The Nigerian Army yesterday failed to present soldiers before a Judicial Commission of Inquiry the Niger State Government set up to investigate an operation that led to the death of 24 persons. The operation was carried out in four communities in Bosso Local Government Area of Niger State on August 4, claiming 24 lives including military officers and property worth of million destroyed.
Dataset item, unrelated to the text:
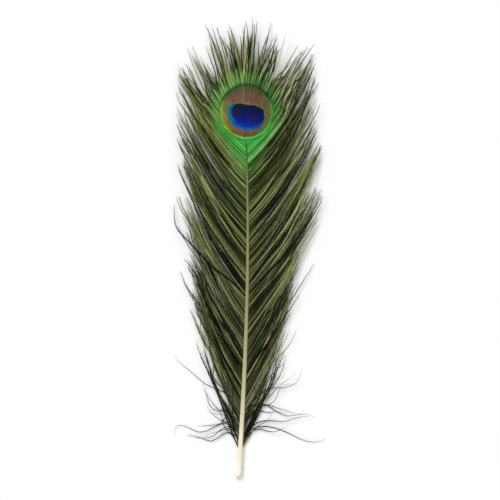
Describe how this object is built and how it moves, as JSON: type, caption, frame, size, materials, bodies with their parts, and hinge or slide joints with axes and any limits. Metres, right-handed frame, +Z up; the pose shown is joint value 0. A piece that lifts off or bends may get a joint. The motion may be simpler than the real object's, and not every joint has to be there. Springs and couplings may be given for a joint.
{
  "type": "peacock feather",
  "caption": "Eye end of a peacock train feather, cut short and lying face up: a tapering pale shaft with loose green barbs and a blue and bronze eye.",
  "frame": {"origin": "the middle of the feather's box, on the surface it lies on", "axes": "+Y along the feather from the cut end of the quill to the crown above the eye, +Z up from the surface, out of the feather's front face"},
  "size_m": [0.0794, 0.2528, 0.008],
  "materials": {
    "barbs": "satin",
    "eye": "satin",
    "shaft": "satin"
  },
  "bodies": {
    "root": {"feather": "barbs"}
  },
  "joints": []
}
The state government, thus, set up the commission under the chairmanship of Justice Mohammed Mohammed to find out the immediate and remote causes of the communal conflict, which scores of indigenes injured. The commission had asked the Nigerian Army to present 59 soldiers involved in the operation before it, noting that their testimonies were critical to the assignment it was set up to perform. At the resumed sitting yesterday, counsel to the Nigerian Army, Lt. Col. Michael Ede Elom, said it was impossible to present the soldiers before the commission, citing its implication for national security.
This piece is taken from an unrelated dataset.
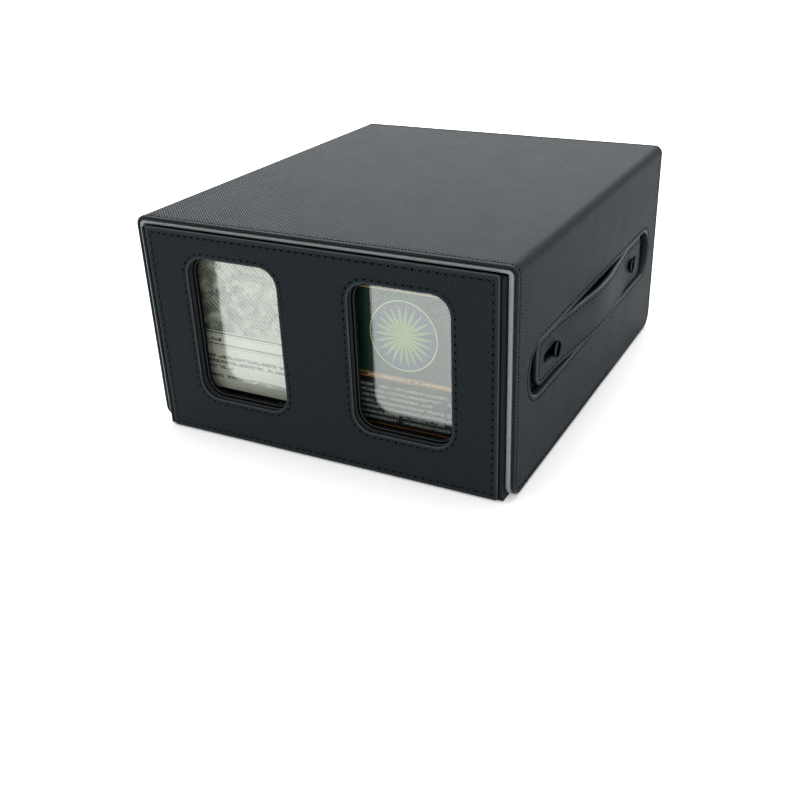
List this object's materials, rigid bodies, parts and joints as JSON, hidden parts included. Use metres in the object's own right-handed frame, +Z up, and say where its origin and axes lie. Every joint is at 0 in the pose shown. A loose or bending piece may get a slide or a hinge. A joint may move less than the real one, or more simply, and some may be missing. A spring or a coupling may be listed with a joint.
{
  "type": "game card case",
  "caption": "Rigid two-row card case with framed display windows, a fold-over leather cover and a pull-out strap handle on each side.",
  "frame": {"origin": "centre of the underside, on the surface that the case stands on", "axes": "+X to the right of the windows, +Y to the rear, +Z up"},
  "size_m": [0.1956, 0.224, 0.107],
  "materials": {
    "black_leather": "matte",
    "grey_felt": "matte",
    "grey_board": "matte",
    "black_plastic": "satin",
    "clear_pane": "gloss",
    "pale_card": "satin",
    "green_card": "satin",
    "dark_metal": "polished",
    "magnet_metal": "polished"
  },
  "bodies": {
    "box": {"underside_skin": "black_leather", "left_side_skin": "black_leather", "right_side_skin": "black_leather", "front_fascia": "black_leather", "rear_panel": "black_leather", "rim_binding": "black_leather", "floor_board": "grey_board", "front_board": "grey_board", "rear_board": "grey_board", "left_board": "grey_board", "right_board": "grey_board", "centre_divider": "grey_board", "left_compartment_lining": "grey_felt", "right_compartment_lining": "grey_felt", "left_pocket_frame": "black_plastic", "right_pocket_frame": "black_plastic", "left_card_tray": "black_plastic", "right_card_tray": "black_plastic", "left_window_pane": "clear_pane", "right_window_pane": "clear_pane", "left_display_card": "pale_card", "right_display_card": "green_card", "left_front_handle_stud": "dark_metal", "left_rear_handle_stud": "dark_metal", "right_front_handle_stud": "dark_metal", "right_rear_handle_stud": "dark_metal", "left_front_stud_cap": "dark_metal", "left_rear_stud_cap": "dark_metal", "right_front_stud_cap": "dark_metal", "right_rear_stud_cap": "dark_metal", "wall_front_magnet": "magnet_metal", "wall_rear_magnet": "magnet_metal", "left_flap_leather": "black_leather", "left_flap_lining": "grey_felt"},
    "lid": {"top_leather": "black_leather", "top_lining": "grey_felt"},
    "flap": {"right_flap_leather": "black_leather", "right_flap_lining": "grey_felt", "flap_front_magnet": "magnet_metal", "flap_rear_magnet": "magnet_metal"},
    "left_handle": {"left_strap_middle": "black_leather"},
    "left_front_arm": {"left_front_strap_arm": "black_leather"},
    "left_front_tab": {"left_front_strap_tab": "black_leather"},
    "left_rear_arm": {"left_rear_strap_arm": "black_leather"},
    "left_rear_tab": {"left_rear_strap_tab": "black_leather"},
    "right_handle": {"right_strap_middle": "black_leather"},
    "right_front_arm": {"right_front_strap_arm": "black_leather"},
    "right_front_tab": {"right_front_strap_tab": "black_leather"},
    "right_rear_arm": {"right_rear_strap_arm": "black_leather"},
    "right_rear_tab": {"right_rear_strap_tab": "black_leather"}
  },
  "joints": [
    {"name": "lid_fold", "type": "hinge", "parent": "box", "child": "lid", "pos_m": [-0.09321, 0, 0.10571], "axis": [0, -1, 0], "range_deg": [0, 180]},
    {"name": "flap_fold", "type": "hinge", "parent": "lid", "child": "flap", "pos_m": [0.09321, 0, 0.10571], "axis": [0, -1, 0], "range_deg": [0, 180]},
    {"name": "left_handle_pull", "type": "slide", "parent": "box", "child": "left_handle", "axis": [-1, 0, 0], "range_m": [0, 0.023]},
    {"name": "left_front_arm_bend", "type": "hinge", "parent": "left_handle", "child": "left_front_arm", "pos_m": [-0.0965, -0.0085, 0.0527], "axis": [0, 0, 1], "range_deg": [0, 29.7]},
    {"name": "left_front_tab_bend", "type": "hinge", "parent": "left_front_arm", "child": "left_front_tab", "pos_m": [-0.092, -0.0553, 0.0527], "axis": [0, 0, -1], "range_deg": [0, 29.7]},
    {"name": "left_rear_arm_bend", "type": "hinge", "parent": "left_handle", "child": "left_rear_arm", "pos_m": [-0.0965, 0.0085, 0.0527], "axis": [0, 0, -1], "range_deg": [0, 29.7]},
    {"name": "left_rear_tab_bend", "type": "hinge", "parent": "left_rear_arm", "child": "left_rear_tab", "pos_m": [-0.092, 0.0553, 0.0527], "axis": [0, 0, 1], "range_deg": [0, 29.7]},
    {"name": "right_handle_pull", "type": "slide", "parent": "box", "child": "right_handle", "axis": [1, 0, 0], "range_m": [0, 0.023]},
    {"name": "right_front_arm_bend", "type": "hinge", "parent": "right_handle", "child": "right_front_arm", "pos_m": [0.0965, -0.0085, 0.0527], "axis": [0, 0, -1], "range_deg": [0, 29.7]},
    {"name": "right_front_tab_bend", "type": "hinge", "parent": "right_front_arm", "child": "right_front_tab", "pos_m": [0.092, -0.0553, 0.0527], "axis": [0, 0, 1], "range_deg": [0, 29.7]},
    {"name": "right_rear_arm_bend", "type": "hinge", "parent": "right_handle", "child": "right_rear_arm", "pos_m": [0.0965, 0.0085, 0.0527], "axis": [0, 0, 1], "range_deg": [0, 29.7]},
    {"name": "right_rear_tab_bend", "type": "hinge", "parent": "right_rear_arm", "child": "right_rear_tab", "pos_m": [0.092, 0.0553, 0.0527], "axis": [0, 0, -1], "range_deg": [0, 29.7]}
  ],
  "couplings": [
    {"joint": "left_front_arm_bend", "follows": "left_handle_pull", "rad_per_m": 22.5},
    {"joint": "left_front_tab_bend", "follows": "left_handle_pull", "rad_per_m": 22.5},
    {"joint": "left_rear_arm_bend", "follows": "left_handle_pull", "rad_per_m": 22.5},
    {"joint": "left_rear_tab_bend", "follows": "left_handle_pull", "rad_per_m": 22.5},
    {"joint": "right_front_arm_bend", "follows": "right_handle_pull", "rad_per_m": 22.5},
    {"joint": "right_front_tab_bend", "follows": "right_handle_pull", "rad_per_m": 22.5},
    {"joint": "right_rear_arm_bend", "follows": "right_handle_pull", "rad_per_m": 22.5},
    {"joint": "right_rear_tab_bend", "follows": "right_handle_pull", "rad_per_m": 22.5}
  ]
}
The counsel explained why it was practically impossible to present the soldiers, noting that some of them “have been sent on official assignments within and outside Nigeria which has made their physical presence difficult.” Elom, however, said he was working with the General Officer Commanding, 31 Field Artillery Brigade Nigerian Army, Maj.-Gen. Olarenwaju Jimoh on the possibility of presenting the soldiers before the commission. In his response, the commission’s chairman, urged the Nigerian Army to ensure that the soldiers were brought to testify, emphasising that it “is important that we see and hear from.” Mohammed reminded the army and others appearing before the tribunal that it is a fact-finding panel as such, nobody should be afraid to testify before us.” The tribunal will continue its sitting.